Vlad The Inhaler Will Make You Laugh Until You Wheeze

Why so blue, Vlad? You’ve gone viral.

In the 15 century, Vlad III, the Prince of Wallachia, was commonly known as “Vlad the Impaler.” His rap sheet included stabbing hundreds of guests at a banquet, decapitation, and inspiring Bram Stoker’s Dracula.

In the 21 century, he is inspiring something completely different -- a gloriously geeky pun.

Thanks to Sean Gallagher, an animation designer with Telegael Studios in Ireland, the man known as “Vlad the Impaler” is now “Vlad the Inhaler:” The image, posted on social media, has gone viral.

Sean Gallagher

“I'm still in a state of shock,” Gallagher told The Huffington Post. The artist was on his lunch break on Jan. 5 when he stumbled upon a portrait of Vlad the Imapaler in his newsfeed.

“And the pun just popped into my head, so I did the image up over lunch,” he said. He then posted the joke daddy-style to his Facebook page and the Internet went bonkers. Though, he was completely unaware at first.

Another visual pun: 'Vlad the Inhaler'

Posted by Seán Tomás Ó Gallchobhair on Tuesday, January 5, 2016

“It got about 20 likes,” he said. “Then a friend shared it. Then about a dozen of his friends shared it and I thought that was the end of it.”

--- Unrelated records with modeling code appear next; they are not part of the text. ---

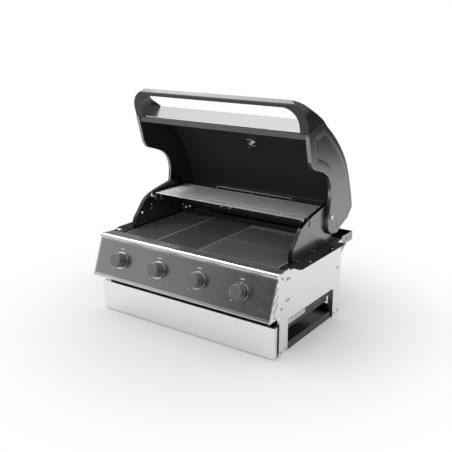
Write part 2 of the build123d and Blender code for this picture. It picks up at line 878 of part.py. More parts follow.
# Chrome rings around the knobs
with BuildPart() as knob_bezels:
    for x in knob_places:
        with BuildSketch(panel_plane(x, knob_height, 0)):
            Circle(bezel_radius)
            Circle(stem_hole_radius, mode=Mode.SUBTRACT)
        extrude(amount=bezel_floor)
        with BuildSketch(panel_plane(x, knob_height, bezel_floor)):
            Circle(bezel_radius)
            Circle(bezel_inner, mode=Mode.SUBTRACT)
        extrude(amount=bezel_height - bezel_floor, taper=lean)
knob_bezels.part.label = "knob_bezels"
export_step(knob_bezels.part, "parts/knob_bezels.step")

# Gas valves behind the panel, each with an inlet down to the manifold and a spud towards its burner
valve_face = inset_sheet + sheet
with BuildPart() as valve_bodies:
    for x in knob_places:
        with BuildSketch(panel_plane(x, knob_height, -valve_face)):
            Circle(valve_radius)
        extrude(amount=-valve_depth)
        valve_inlet_out = -manifold_start - (manifold_size - valve_inlet_width) / 2
        with BuildSketch(panel_plane(x, knob_height, valve_inlet_out)):
            rect(-valve_inlet_width / 2, -manifold_drop, valve_inlet_width / 2, 0)
        extrude(amount=-valve_inlet_width)
        with BuildSketch(upright(mouth_front + spud_reach)):
            spots(((x, burner_z),), spud_radius)
        extrude(amount=mouth_length + spud_reach)
        with BuildSketch(panel_plane(x, knob_height, -valve_face)):
            Circle(stem_radius + running_fit)
        extrude(amount=-stem_inside - knob_push - knob_clearance, mode=Mode.SUBTRACT)
valve_bodies.part.label = "valve_bodies"
export_step(valve_bodies.part, "parts/valve_bodies.step")

# Square gas manifold under the valves
with BuildPart() as gas_manifold:
    manifold_end = panel_plane(-manifold_half, 0, 0).origin
    with BuildSketch(Plane(origin=manifold_end, x_dir=(0, lean_sin, lean_cos), z_dir=(1, 0, 0))):
        rect(manifold_high - manifold_size, -manifold_start, manifold_high, -manifold_start - manifold_size)
        rect(
            manifold_high - manifold_size + manifold_wall, -manifold_start - manifold_wall,
            manifold_high - manifold_wall, manifold_wall - manifold_start - manifold_size, mode=Mode.SUBTRACT
        )
    extrude(amount=2 * manifold_half)
gas_manifold.part.label = "gas_manifold"
export_step(gas_manifold.part, "parts/gas_manifold.step")

# Gas inlet: a block on the left end of the manifold with a flare fitting, in line with a port in the cheek
with BuildPart() as gas_inlet:
    block_end = panel_plane(-manifold_half, 0, 0).origin
    with BuildSketch(Plane(origin=block_end, x_dir=(0, lean_sin, lean_cos), z_dir=(1, 0, 0))):
        rect(manifold_high - manifold_size, -manifold_start, manifold_high, -manifold_start - manifold_size)
    extrude(amount=-inlet_block)
    inlet_end = inlet_axis - Vector(manifold_half + inlet_block, 0, 0)
    with BuildSketch(Plane(origin=inlet_end, x_dir=(0, 1, 0), z_dir=(1, 0, 0))):
        Circle(inlet_radius)
    extrude(amount=-inlet_length)
    with BuildSketch(Plane(origin=inlet_end, x_dir=(0, 1, 0), z_dir=(1, 0, 0))):
        Circle(inlet_bore)
    extrude(amount=inlet_block, mode=Mode.SUBTRACT)
    with BuildSketch(Plane(origin=inlet_end, x_dir=(0, 1, 0), z_dir=(1, 0, 0))):
        Circle(inlet_bore)
    extrude(amount=-inlet_length, mode=Mode.SUBTRACT)
gas_inlet.part.label = "gas_inlet"
export_step(gas_inlet.part, "parts/gas_inlet.step")

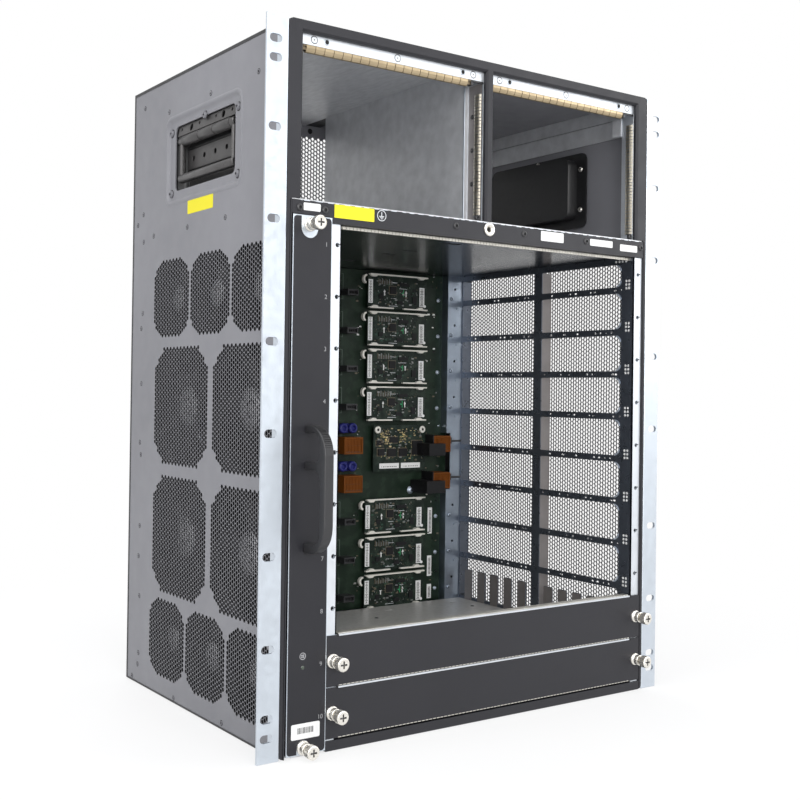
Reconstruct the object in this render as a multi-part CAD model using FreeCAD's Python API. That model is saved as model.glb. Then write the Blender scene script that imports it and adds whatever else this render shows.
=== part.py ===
import FreeCAD
import Part
import math
import os

V = FreeCAD.Vector

# ---------------------------------------------------------------------------
# Driving dimensions (mm).  X to the right, Y to the back, Z up.
# The origin is the middle of the base.
# ---------------------------------------------------------------------------
body_width = 440.0
bay_height = 151.5
rear_room = 28.0
ear_reach = 21.3

# sheet metal and fits
sheet = 1.2
ear_sheet = 2.5
side_play = 0.2
tray_play = 0.3
hole_radius = 2.9
rivet_sides = 6
small_sides = 8
round_sides = 12

# front frame
frame_depth = 5.0
frame_bevel = 2.0
frame_corner = 4.0
beam_height = 9.6
column_left = 14.7
column_right = 15.3
leg_left = 5.0
leg_right = 4.3
post_width = 9.2
post_centre = 2.4
rail_height = 8.5
groove_width = 0.8
groove_inset = 3.4

# card cage
slot_pitch = 44.45
slot_count = 10
open_slots = 8
slot_base = 9.9
cage_left_gap = 10.5
cage_right_gap = 16.6
cage_rise = 0.6
cage_past_tray = 7.8
cage_joggle = 11.4
left_foot = 14.0
flange_left = 10.2
flange_right = 12.0
rear_flange = 22.4
spacer_reach = 13.9
floor_lap = 2.35
floor_front = 13.0
floor_back = 0.6
floor_lip = 8.0
vent_slot_x = -5.4
vent_slot_ys = (62.8, -9.4, -46.4, -116.0)
vent_slot_length = 17.0
vent_slot_width = 8.0
flange_hole_radius = 2.0

# cage side windows
bar_height = 6.8
bar_rise = 7.1
window_front = 18.0
window_split = 136.3
window_post = 11.4
window_end = 1.6
window_top_gap = 6.0
window_bottom_gap = 4.0
comb_fingers = 3
comb_finger = 21.0
comb_height = 33.0

# middle beam and power-supply bays
beam_lap = 4.4
beam_height_low = 17.0
beam_step_rise = 5.2
beam_depth = 8.0
socket_ring = 6.4
socket_barrel = 4.2
socket_bore = 2.6
socket_proud = 1.4
socket_length = 7.0
zinc_height = 8.9
zinc_leg = 16.0
zinc_hole_pitch = 151.2
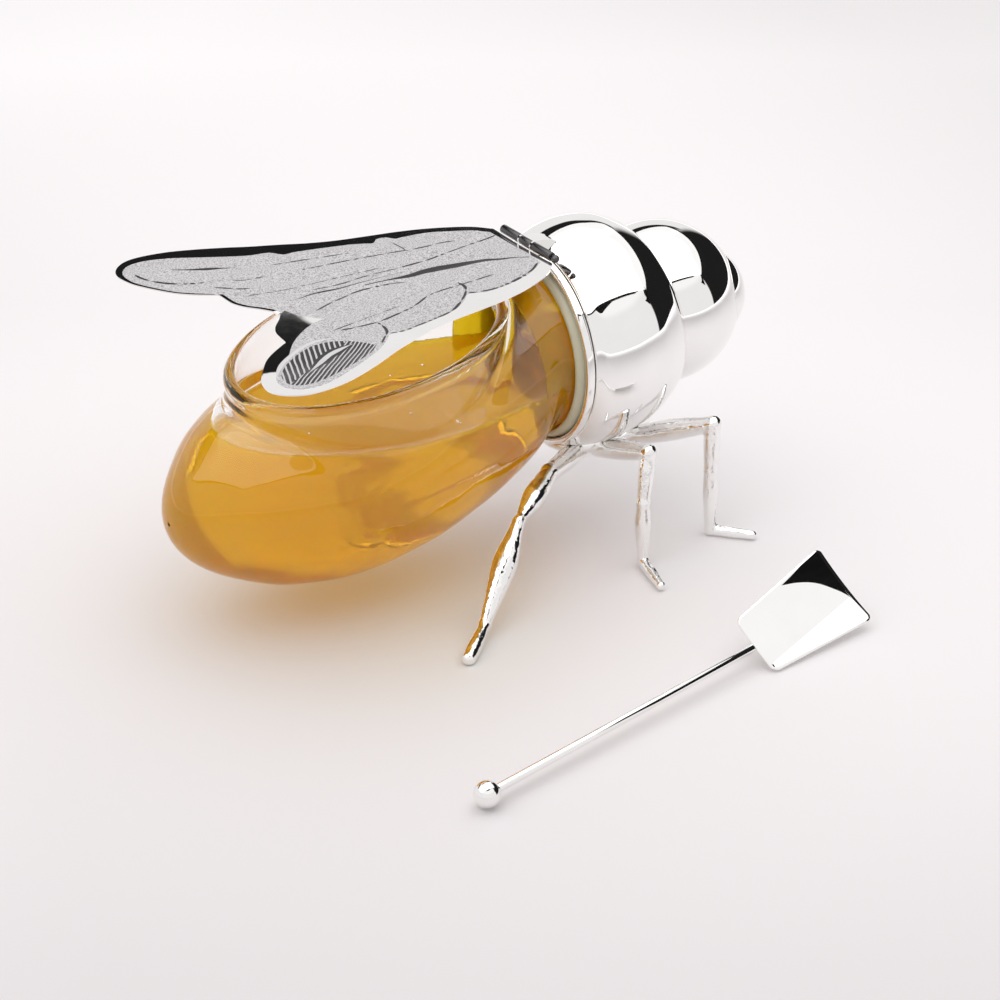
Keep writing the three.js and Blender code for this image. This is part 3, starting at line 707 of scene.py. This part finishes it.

Five days later, he noticed comedian David Schneider, had shared it in on his Facebook page.

“And it had gotten around 2,000 likes.”

A friend of Gallagher’s did a reverse Google search on his image, and they discovered that his visual pun had also made it to Twitter and the popular content-sharing site, Imgur. That yielded hundreds of comments that were puns on his pun -- giving way to pure pun-demonium.

“This post is a breath of fresh air,” said one commenter. “Count Bronchula,” said another.

This is not Gallagher’s first visual pun, either. He’s also whipped up George Squashington:

Sean Gallagher

And David Bovine, a nod to the late singer that he drew in 2013.

Sean Gallaghe

“I did up the Bovine image just after 'The Next Day' came out, but where the inspiration came from I'm not entirely sure,” he said.

“In the Irish language the word for cow is Bó (as in Bowie) I think that was the biggest influence in that pun.”